Dell partners at the conference were optimistic about the system.

"Customers want to test everything, and this gives them the opportunity to test and, once you feel comfortable, you can move to more," Guru Moorthi, CEO of Dallas-based Dell partner Virtual Tech Gurus, told CRN.

"There's a lot of human psychology involved," Moorthi said. "We talk a lot about how to talk to customers and take them from a legacy hardware mind-set to a more cloud, automated mind-set."

The system is designed as a smaller version of the Dell Cloud Platform System Premium, a Dell-Microsoft co-engineered solution designed for the enterprise, hyper-scale customers and large installations.

Jim Ganthier, vice president of engineered solutions and cloud at Dell, said channel partners would be "completely enabled to exploit this partnership." Dell is also offering customers some financial flexibility.

The new system can be purchased using Dell's Cloud Flex Pay, the company said, which allows customers to start using the system immediately and figure out how they're going to pay for it based on how they use it over a six-month period.

To start, the system costs $9,000 a month for the first six months with no liability or capital equipment on customers' books. After six months, customers can extend that deal for another six months, pick a payment option based on usage, purchase the system outright or return it without penalty, Dell said.

Dell Cloud Platform System Premium comes with a rack of 32 nodes and can grow to four racks of 128 nodes.
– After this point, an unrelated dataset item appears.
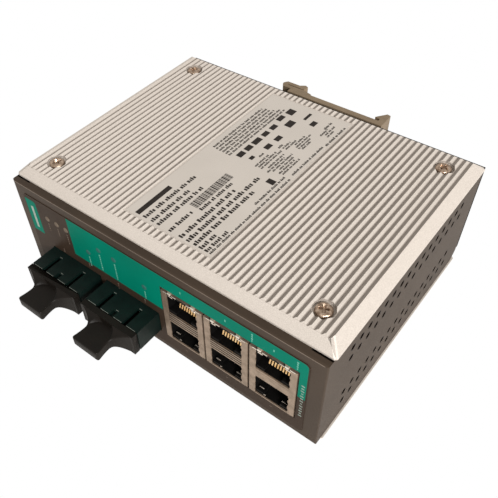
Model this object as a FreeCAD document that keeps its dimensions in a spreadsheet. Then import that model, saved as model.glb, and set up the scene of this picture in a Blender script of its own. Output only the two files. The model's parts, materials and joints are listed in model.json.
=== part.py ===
import FreeCAD, Part
import math
import os
import re
import Sketcher

# Industrial ethernet switch for a 35 mm DIN rail, six copper ports and two fibre ports.
# Frame: the switch lies on its plain side cover. +Z points out of the ribbed side cover,
# -Y out of the port face and +X out of the vented end, which hangs downwards on a rail.
# The origin is the middle of the resting face.

os.makedirs("parts", exist_ok=True)

Vector = FreeCAD.Vector
doc = FreeCAD.newDocument("din_rail_ethernet_switch")
sheet = doc.addObject("Spreadsheet::Sheet", "Dims")

# Driving sizes in millimetres: alias, value, what it is.
SIZES = [
    # case
    ("case_length", 135.0, "length of the side covers along X"),
    ("case_depth", 105.0, "port face to rear panel"),
    ("case_height", 53.6, "resting face to rib tops"),
    ("steel_sheet", 1.2, "thickness of the folded steel"),
    ("end_setback", 0.5, "steel ends inside the side covers"),
    ("flange_width", 15.0, "return flange round the open sides"),
    ("fold_radius", 0.6, "outer radius of the folded edges"),
    ("corner_cut_run", 4.0, "rear lower corner cut, along the depth"),
    ("corner_cut_rise", 5.0, "rear lower corner cut, up the end"),
    # side covers
    ("cover_edge", 0.7, "straight edge of a side cover"),
    ("cover_bevel", 3.6, "bevel of a side cover"),
    ("cover_corner", 0.8, "corner break of a side cover"),
    ("cover_front_setback", 2.8, "cover edge behind the port face"),
    ("cover_rear_setback", 1.4, "cover edge before the rear panel"),
    ("cover_rear_slope", 4.8, "rear bevel of the ribbed cover, along the depth"),
    ("cover_rim", 15.6, "thick rim of a side cover"),
    ("cover_wall", 2.4, "wall of a side cover inside its rim"),
    ("rib_count", 55, "grooves across the cover"),
    ("rib_pitch", 2.307, "rib to rib"),
    ("rib_depth", 0.78, "depth of the rib valleys"),
    ("rib_land", 0.1, "flat on each rib top"),
    ("field_length", 37.4, "plain field between the ribs along X"),
    ("field_width", 86.4, "plain field between the ribs along Y"),
    ("field_depth", 0.42, "plain field below the rib tops"),
    ("label_margin", 0.8, "label edge to field edge"),
    ("label_film", 0.12, "thickness of the information label"),
    ("cover_screw_x", 10.9, "cover screws from the ends of the covers"),
    ("cover_screw_y", 13.5, "cover screws from the port face and the rear"),
    ("screw_pocket_radius", 3.7, "round pocket for a screw head"),
    ("screw_pocket_depth", 1.9, "pocket below the rib tops"),
    # machine screws
    ("screw_head_radius", 2.85, "pan head"),
    ("screw_head_height", 1.7, "pan head"),
    ("screw_shank_radius", 1.5, "shank"),
    ("screw_length", 6.0, "shank below the head"),
    ("screw_hole_clearance", 0.15, "hole radius over the shank"),
    # vents
    ("vent_radius", 1.0, "vent hole"),
    ("vent_pitch", 5.0, "vent holes along the depth"),
    ("vent_count", 16, "vent holes in a row"),
    ("vent_row_gap", 5.3, "rows of a pair"),
    ("vent_group_gap", 24.3, "middle of the upper pair to middle of the lower pair"),
    # port face
    ("overlay_film", 0.25, "thickness of the front film label"),
    ("overlay_left", 62.6, "label edge left of the middle"),
    ("overlay_right", 61.6, "label edge right of the middle"),
    ("overlay_bottom", 7.2, "label lower edge"),
    ("overlay_top", 45.1, "label upper edge"),
    ("overlay_corner", 1.0, "label corner cut"),
    ("window_clearance", 0.4, "cut-outs round jacks and modules"),
    ("light_guide_radius", 1.15, "lens of a light guide"),
    # stacked jacks
    ("jack_count", 3, "stacked jacks"),
    ("jack_first_x", 13.5, "middle of the first jack"),
    ("jack_pitch", 18.0, "jack to jack"),
    ("jack_width", 17.3, "shield width"),
    ("jack_lift", 1.3, "shield above the board"),
    ("jack_height", 24.9, "shield height"),
    ("jack_depth", 25.0, "shield depth"),
    ("jack_proud", 0.45, "shield face before the port face"),
    ("shield_sheet", 0.3, "plated shield sheet"),
    ("port_width", 12.7, "port opening"),
    ("port_height", 9.5, "port opening"),
    ("port_depth", 14.0, "port cavity"),
    ("lower_port_rise", 0.6, "shield foot to lower port"),
    ("upper_port_rise", 14.7, "shield foot to upper port"),
    ("insert_clearance", 0.1, "insert inside its shield"),
    ("finger_width", 1.7, "earthing finger on the shield top"),
    ("finger_height", 1.0, "earthing finger above the shield"),
    ("finger_spread", 4.95, "earthing finger from the jack middle"),
    ("contact_pitch", 1.02, "contact to contact"),
    ("contact_width", 0.46, "contact wire across"),
    ("contact_gauge", 0.3, "contact wire thickness"),
    ("contact_setback", 2.0, "contact bend behind the port face"),
    ("contact_drop", 3.6, "contact bend below the port ceiling"),
    # fibre modules and dust plugs
    ("module_first_x", -40.1, "middle of the first module"),
    ("module_pitch", 28.9, "module to module"),
    ("module_width", 25.4, "module across"),
    ("module_height", 9.5, "module height"),
    ("module_rise", 1.1, "module feet"),
    ("module_length", 39.0, "module length"),
    ("module_proud", 10.9, "receptacle before the port face"),
    ("module_wall", 1.2, "receptacle wall"),
    ("fibre_pitch", 12.7, "bore to bore of a duplex pair"),
    ("bore_depth", 11.5, "receptacle cavity"),
    ("key_width", 1.9, "key slot width"),
    ("key_length", 7.8, "key slot length"),
    ("latch_slot_length", 2.3, "short slot between the key slots"),
    ("sleeve_radius", 2.2, "alignment sleeve outside"),
    ("sleeve_bore", 1.25, "alignment sleeve bore"),
    ("sleeve_length", 8.6, "alignment sleeve length"),
    ("plug_clearance", 0.3, "dust plug to receptacle"),
    ("plug_flange", 2.4, "dust plug flange thickness"),
    ("plug_grip_length", 10.9, "dust plug grip"),
    ("plug_bar_width", 12.8, "bar at the end of the grip"),
    ("plug_bar_height", 4.2, "bar at the end of the grip"),
    ("plug_bar_length", 2.2, "bar at the end of the grip"),
    ("plug_waist", 10.2, "narrowest width of the grip"),
    ("plug_margin", 0.9, "flat round the grip on the flange"),
    ("plug_spigot", 8.0, "spigots of the dust plug"),
    # main board
    ("board_top", 12.0, "component side of the board above the resting face"),
    ("board_thickness", 1.6, "board"),
    ("board_gap", 0.5, "board edge to the steel"),
    ("board_rear", 45.0, "rear edge of the board"),
    ("standoff_radius", 2.8, "board standoff"),
    ("standoff_front_x", 60.0, "front board standoffs from the middle"),
    ("standoff_front_y", 24.0, "front board standoffs before the middle"),
    ("standoff_rear_x", 46.0, "rear board standoffs from the middle"),
    ("standoff_rear_y", 41.5, "rear board standoffs behind the middle"),
    ("rear_lip", 15.0, "lip of the rear panel under the board"),
    # power end
    ("terminal_ways", 6, "ways of the terminal block"),
    ("terminal_pitch", 5.08, "way to way"),
    ("terminal_y", 29.0, "middle of the terminal block"),
    ("terminal_height", 10.0, "header height"),
    ("terminal_depth", 12.0, "header depth"),
    ("terminal_plug_depth", 14.5, "terminal plug along its travel"),
    ("terminal_engage", 8.4, "terminal plug inside the header"),
    ("terminal_clearance", 0.3, "terminal plug to header"),
    ("terminal_wall", 1.0, "header wall"),
    ("clamp_screw_radius", 1.6, "clamp screws of the terminal plug"),
    ("dip_y", 6.5, "middle of the option switch"),
    ("dip_ways", 4, "ways of the option switch"),
    ("dip_pitch", 2.54, "way to way"),
    ("dip_height", 6.6, "option switch body height"),
    ("dip_depth", 9.5, "option switch body depth"),
    ("dip_slot", 3.4, "lever slot height"),
    ("dip_slot_width", 1.5, "lever slot width"),
    ("dip_lever", 1.5, "lever height"),
    ("dip_clearance", 0.25, "lever to slot"),
    ("dip_travel", 1.4, "lever travel"),
    ("console_y", -12.0, "middle of the console jack"),
    ("console_width", 16.0, "console jack shield"),
    ("console_height", 13.4, "console jack shield"),
    ("console_depth", 19.0, "console jack shield"),
    ("console_port_rise", 1.8, "console port above the board"),
    ("earth_screw_y", 44.0, "earth screw on the power end"),
    ("earth_screw_z", 38.0, "earth screw on the power end"),
    # rail clip
    ("rail_width", 35.0, "DIN rail"),
    ("rail_centre", 5.3, "rail middle along X"),
    ("rail_lip", 1.3, "gap for the rail edge under the hooks"),
    ("clip_sheet", 2.6, "clip plate"),
    ("clip_width", 46.4, "clip plate along Z"),
    ("clip_left", 17.5, "clip plate beyond the middle, spring side"),
    ("hook_width", 12.0, "fixed hook along Z"),
    ("hook_reach", 5.8, "fixed hook above the clip plate"),
    ("hook_lean", 1.1, "lean of the fixed hook"),
    ("hook_bite", 2.2, "hook over the rail edge"),
    ("spring_sheet", 1.7, "clip spring strip"),
    ("spring_width", 46, "clip spring along Z"),
    ("spring_fold_x", 22.6, "folded end of the spring"),
    ("spring_gap", 0.5, "gap inside the fold"),
    ("spring_post", 1.4, "upturned end of the spring"),
]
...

The new Dell Hybrid Cloud System for Microsoft, intended for small enterprise, starts with four nodes and can grow to up to 16 nodes.

Strategically, Dell is betting on hybrid cloud -- a mix of public cloud and private, on-premise -- as the "end state" for many customers that aren't considered hyper-scale and don't require large installations, Ganthier said in a recent webcast for journalists and analysts.